_Set task_
The lines to return are those from the one containing "end of the cone" down to the one containing "return low, high", inclusive; return them exactly and nothing else.

_Exercise material_
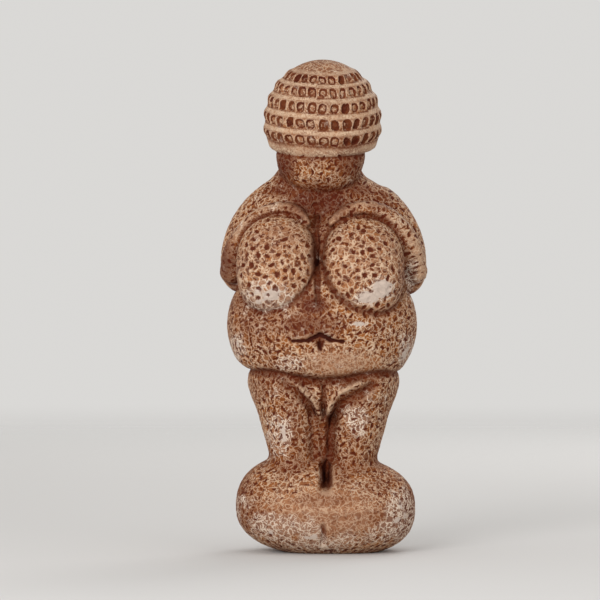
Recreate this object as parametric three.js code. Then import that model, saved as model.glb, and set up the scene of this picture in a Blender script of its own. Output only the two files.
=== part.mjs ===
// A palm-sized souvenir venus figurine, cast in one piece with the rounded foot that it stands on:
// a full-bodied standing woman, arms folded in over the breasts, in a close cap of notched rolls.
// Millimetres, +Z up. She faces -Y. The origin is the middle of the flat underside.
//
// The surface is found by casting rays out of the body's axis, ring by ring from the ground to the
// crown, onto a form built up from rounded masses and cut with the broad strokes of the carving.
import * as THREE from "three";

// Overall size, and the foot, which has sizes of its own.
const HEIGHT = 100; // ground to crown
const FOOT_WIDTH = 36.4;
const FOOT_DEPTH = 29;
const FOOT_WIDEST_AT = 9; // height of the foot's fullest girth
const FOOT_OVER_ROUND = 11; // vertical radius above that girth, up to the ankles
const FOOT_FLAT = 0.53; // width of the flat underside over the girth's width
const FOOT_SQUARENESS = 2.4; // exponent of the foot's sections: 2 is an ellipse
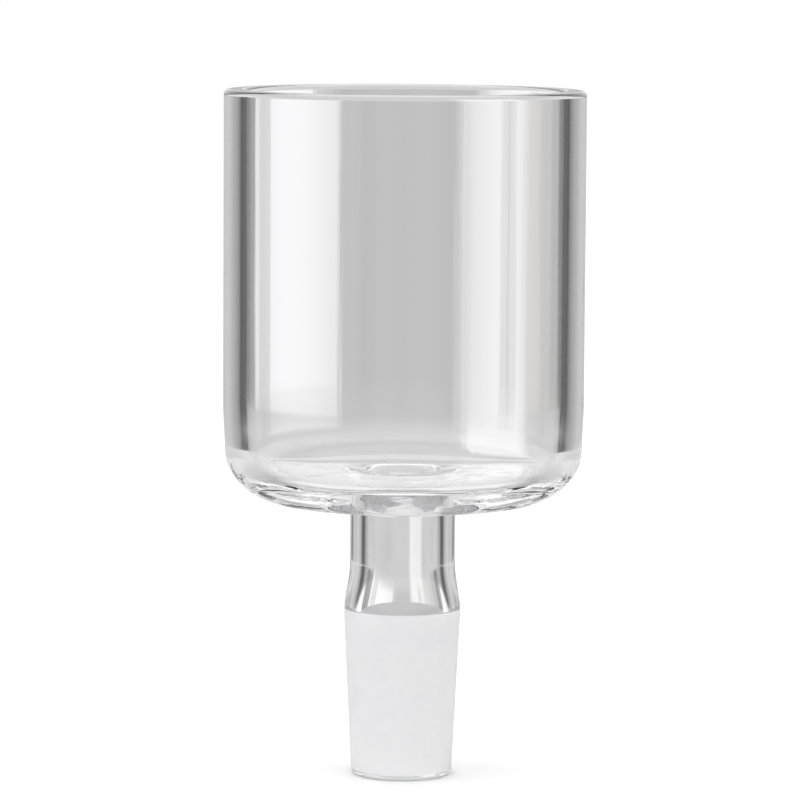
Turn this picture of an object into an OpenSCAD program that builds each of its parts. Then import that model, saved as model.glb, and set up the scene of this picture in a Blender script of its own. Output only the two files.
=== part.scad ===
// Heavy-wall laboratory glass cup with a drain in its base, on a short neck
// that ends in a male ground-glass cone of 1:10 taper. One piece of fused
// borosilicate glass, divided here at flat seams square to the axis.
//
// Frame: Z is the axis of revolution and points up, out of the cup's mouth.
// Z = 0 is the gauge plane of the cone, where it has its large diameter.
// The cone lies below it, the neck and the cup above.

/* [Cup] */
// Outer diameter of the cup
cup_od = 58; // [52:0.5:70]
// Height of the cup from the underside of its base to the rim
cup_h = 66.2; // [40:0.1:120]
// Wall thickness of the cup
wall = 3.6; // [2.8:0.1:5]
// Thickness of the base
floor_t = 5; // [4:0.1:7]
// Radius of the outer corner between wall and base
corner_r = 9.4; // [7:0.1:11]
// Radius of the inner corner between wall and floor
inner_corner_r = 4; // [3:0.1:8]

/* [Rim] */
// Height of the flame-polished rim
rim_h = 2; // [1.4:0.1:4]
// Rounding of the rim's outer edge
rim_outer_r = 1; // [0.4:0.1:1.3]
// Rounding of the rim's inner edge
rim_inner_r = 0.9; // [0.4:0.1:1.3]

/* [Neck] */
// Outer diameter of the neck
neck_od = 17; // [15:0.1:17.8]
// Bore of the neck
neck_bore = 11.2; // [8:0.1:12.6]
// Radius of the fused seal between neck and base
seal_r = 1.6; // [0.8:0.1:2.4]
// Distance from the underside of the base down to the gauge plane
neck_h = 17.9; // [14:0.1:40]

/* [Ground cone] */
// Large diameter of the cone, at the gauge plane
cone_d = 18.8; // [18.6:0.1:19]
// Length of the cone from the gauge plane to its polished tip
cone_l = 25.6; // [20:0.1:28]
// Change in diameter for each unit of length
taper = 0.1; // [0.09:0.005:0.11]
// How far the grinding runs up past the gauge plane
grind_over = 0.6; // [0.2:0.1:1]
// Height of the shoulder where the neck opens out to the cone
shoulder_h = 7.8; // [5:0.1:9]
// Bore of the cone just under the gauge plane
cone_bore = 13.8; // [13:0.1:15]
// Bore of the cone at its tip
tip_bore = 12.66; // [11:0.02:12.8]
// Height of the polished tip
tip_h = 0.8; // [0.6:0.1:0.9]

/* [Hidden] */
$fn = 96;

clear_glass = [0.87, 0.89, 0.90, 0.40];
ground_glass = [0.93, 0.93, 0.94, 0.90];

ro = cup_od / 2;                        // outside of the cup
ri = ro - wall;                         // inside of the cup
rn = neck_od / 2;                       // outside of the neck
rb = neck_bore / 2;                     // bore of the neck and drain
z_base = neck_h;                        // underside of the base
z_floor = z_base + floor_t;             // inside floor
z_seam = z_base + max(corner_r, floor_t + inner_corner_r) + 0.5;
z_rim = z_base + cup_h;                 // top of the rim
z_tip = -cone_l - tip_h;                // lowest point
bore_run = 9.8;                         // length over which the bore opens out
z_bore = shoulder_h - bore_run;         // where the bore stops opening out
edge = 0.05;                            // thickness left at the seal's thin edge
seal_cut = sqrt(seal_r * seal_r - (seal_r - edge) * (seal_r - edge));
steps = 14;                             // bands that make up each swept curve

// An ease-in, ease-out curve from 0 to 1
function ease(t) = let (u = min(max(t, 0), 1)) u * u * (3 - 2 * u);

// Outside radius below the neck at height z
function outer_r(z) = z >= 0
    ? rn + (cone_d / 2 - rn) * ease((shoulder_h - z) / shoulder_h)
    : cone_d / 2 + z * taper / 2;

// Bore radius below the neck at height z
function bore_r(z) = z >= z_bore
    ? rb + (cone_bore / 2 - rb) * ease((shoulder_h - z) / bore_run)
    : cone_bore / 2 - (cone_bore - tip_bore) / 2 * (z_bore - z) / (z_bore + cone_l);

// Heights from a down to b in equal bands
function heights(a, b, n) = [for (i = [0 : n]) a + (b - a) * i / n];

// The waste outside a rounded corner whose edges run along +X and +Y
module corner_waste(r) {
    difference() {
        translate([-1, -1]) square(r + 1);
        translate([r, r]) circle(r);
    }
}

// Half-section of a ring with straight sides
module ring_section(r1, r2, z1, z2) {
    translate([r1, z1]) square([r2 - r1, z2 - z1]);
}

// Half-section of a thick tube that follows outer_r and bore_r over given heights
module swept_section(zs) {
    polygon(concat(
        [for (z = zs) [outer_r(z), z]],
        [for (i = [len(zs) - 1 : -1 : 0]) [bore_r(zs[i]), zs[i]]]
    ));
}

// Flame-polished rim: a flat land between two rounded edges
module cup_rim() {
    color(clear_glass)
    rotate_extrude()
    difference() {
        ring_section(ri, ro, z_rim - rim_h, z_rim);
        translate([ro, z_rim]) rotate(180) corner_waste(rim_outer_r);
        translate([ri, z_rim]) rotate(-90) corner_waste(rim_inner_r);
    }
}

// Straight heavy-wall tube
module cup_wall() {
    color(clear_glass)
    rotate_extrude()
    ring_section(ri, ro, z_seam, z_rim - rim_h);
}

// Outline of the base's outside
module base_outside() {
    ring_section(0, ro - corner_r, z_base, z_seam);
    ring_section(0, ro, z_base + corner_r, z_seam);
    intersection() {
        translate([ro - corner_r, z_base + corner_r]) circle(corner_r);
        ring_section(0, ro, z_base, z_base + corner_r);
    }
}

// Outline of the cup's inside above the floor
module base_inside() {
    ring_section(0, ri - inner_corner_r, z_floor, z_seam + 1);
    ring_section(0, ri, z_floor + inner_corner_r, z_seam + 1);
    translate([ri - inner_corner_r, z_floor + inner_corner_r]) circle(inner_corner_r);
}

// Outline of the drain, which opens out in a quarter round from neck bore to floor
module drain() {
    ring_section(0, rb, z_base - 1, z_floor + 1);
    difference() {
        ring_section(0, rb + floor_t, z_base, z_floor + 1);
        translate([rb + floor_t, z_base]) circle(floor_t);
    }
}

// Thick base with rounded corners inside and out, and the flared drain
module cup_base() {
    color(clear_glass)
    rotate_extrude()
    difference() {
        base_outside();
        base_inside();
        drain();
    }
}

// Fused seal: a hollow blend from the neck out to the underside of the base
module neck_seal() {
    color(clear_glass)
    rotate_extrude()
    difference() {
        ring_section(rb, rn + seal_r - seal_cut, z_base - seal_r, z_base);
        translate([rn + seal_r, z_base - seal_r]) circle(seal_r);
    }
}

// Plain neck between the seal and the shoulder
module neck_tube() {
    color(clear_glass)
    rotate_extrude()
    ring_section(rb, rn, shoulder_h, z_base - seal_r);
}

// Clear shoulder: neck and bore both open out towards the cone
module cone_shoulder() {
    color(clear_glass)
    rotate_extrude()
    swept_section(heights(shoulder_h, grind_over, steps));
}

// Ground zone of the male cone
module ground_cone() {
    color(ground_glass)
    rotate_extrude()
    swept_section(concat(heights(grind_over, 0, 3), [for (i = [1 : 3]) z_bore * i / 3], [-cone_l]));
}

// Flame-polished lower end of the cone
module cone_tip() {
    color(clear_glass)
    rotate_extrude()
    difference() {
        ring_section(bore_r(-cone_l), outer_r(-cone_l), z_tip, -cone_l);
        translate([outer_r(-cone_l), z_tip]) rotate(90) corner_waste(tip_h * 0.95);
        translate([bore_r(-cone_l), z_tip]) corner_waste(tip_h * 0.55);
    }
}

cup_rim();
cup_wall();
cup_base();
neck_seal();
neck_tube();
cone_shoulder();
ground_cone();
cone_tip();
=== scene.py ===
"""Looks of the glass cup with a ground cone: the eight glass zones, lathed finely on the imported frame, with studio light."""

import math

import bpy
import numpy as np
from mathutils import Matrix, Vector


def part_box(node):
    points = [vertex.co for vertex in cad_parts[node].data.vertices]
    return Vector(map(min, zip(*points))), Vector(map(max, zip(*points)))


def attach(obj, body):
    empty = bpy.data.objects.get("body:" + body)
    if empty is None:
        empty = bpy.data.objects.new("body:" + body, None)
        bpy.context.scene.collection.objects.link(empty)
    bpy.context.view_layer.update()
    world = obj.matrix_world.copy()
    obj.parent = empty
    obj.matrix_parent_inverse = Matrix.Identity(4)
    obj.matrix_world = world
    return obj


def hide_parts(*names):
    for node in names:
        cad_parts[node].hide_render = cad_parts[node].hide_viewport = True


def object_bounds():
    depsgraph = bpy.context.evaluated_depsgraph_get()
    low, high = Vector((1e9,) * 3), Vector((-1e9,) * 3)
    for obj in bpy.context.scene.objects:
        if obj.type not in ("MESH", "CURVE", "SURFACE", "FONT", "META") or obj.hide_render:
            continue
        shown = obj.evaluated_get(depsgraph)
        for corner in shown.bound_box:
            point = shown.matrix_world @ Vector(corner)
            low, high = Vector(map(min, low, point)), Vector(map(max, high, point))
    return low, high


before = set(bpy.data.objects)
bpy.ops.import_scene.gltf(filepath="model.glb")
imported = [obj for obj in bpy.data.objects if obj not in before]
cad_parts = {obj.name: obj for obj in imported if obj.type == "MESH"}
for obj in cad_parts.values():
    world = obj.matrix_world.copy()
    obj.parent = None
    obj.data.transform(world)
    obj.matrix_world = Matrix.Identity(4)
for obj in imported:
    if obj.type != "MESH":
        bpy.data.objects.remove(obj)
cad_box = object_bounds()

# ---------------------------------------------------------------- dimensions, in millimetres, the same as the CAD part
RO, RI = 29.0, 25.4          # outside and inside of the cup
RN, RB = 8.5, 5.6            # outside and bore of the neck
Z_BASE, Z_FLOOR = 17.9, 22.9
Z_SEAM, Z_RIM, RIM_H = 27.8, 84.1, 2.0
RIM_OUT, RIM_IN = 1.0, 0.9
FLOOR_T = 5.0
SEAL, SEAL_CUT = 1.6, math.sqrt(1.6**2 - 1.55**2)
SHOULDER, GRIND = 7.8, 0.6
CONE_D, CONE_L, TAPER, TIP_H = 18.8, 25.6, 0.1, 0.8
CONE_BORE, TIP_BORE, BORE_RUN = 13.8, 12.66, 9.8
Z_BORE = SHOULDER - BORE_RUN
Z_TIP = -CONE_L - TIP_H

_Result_
// Flame-polished lower end of the cone
module cone_tip() {
    color(clear_glass)
    rotate_extrude()
    difference() {
        ring_section(bore_r(-cone_l), outer_r(-cone_l), z_tip, -cone_l);
        translate([outer_r(-cone_l), z_tip]) rotate(90) corner_waste(tip_h * 0.95);
        translate([bore_r(-cone_l), z_tip]) corner_waste(tip_h * 0.55);
    }
}

cup_rim();
cup_wall();
cup_base();
neck_seal();
neck_tube();
cone_shoulder();
ground_cone();
cone_tip();
=== scene.py ===
"""Looks of the glass cup with a ground cone: the eight glass zones, lathed finely on the imported frame, with studio light."""

import math

import bpy
import numpy as np
from mathutils import Matrix, Vector


def part_box(node):
    points = [vertex.co for vertex in cad_parts[node].data.vertices]
    return Vector(map(min, zip(*points))), Vector(map(max, zip(*points)))


def attach(obj, body):
    empty = bpy.data.objects.get("body:" + body)
    if empty is None:
        empty = bpy.data.objects.new("body:" + body, None)
        bpy.context.scene.collection.objects.link(empty)
    bpy.context.view_layer.update()
    world = obj.matrix_world.copy()
    obj.parent = empty
    obj.matrix_parent_inverse = Matrix.Identity(4)
    obj.matrix_world = world
    return obj


def hide_parts(*names):
    for node in names:
        cad_parts[node].hide_render = cad_parts[node].hide_viewport = True


def object_bounds():
    depsgraph = bpy.context.evaluated_depsgraph_get()
    low, high = Vector((1e9,) * 3), Vector((-1e9,) * 3)
    for obj in bpy.context.scene.objects:
        if obj.type not in ("MESH", "CURVE", "SURFACE", "FONT", "META") or obj.hide_render:
            continue
        shown = obj.evaluated_get(depsgraph)
        for corner in shown.bound_box:
            point = shown.matrix_world @ Vector(corner)
            low, high = Vector(map(min, low, point)), Vector(map(max, high, point))
    return low, high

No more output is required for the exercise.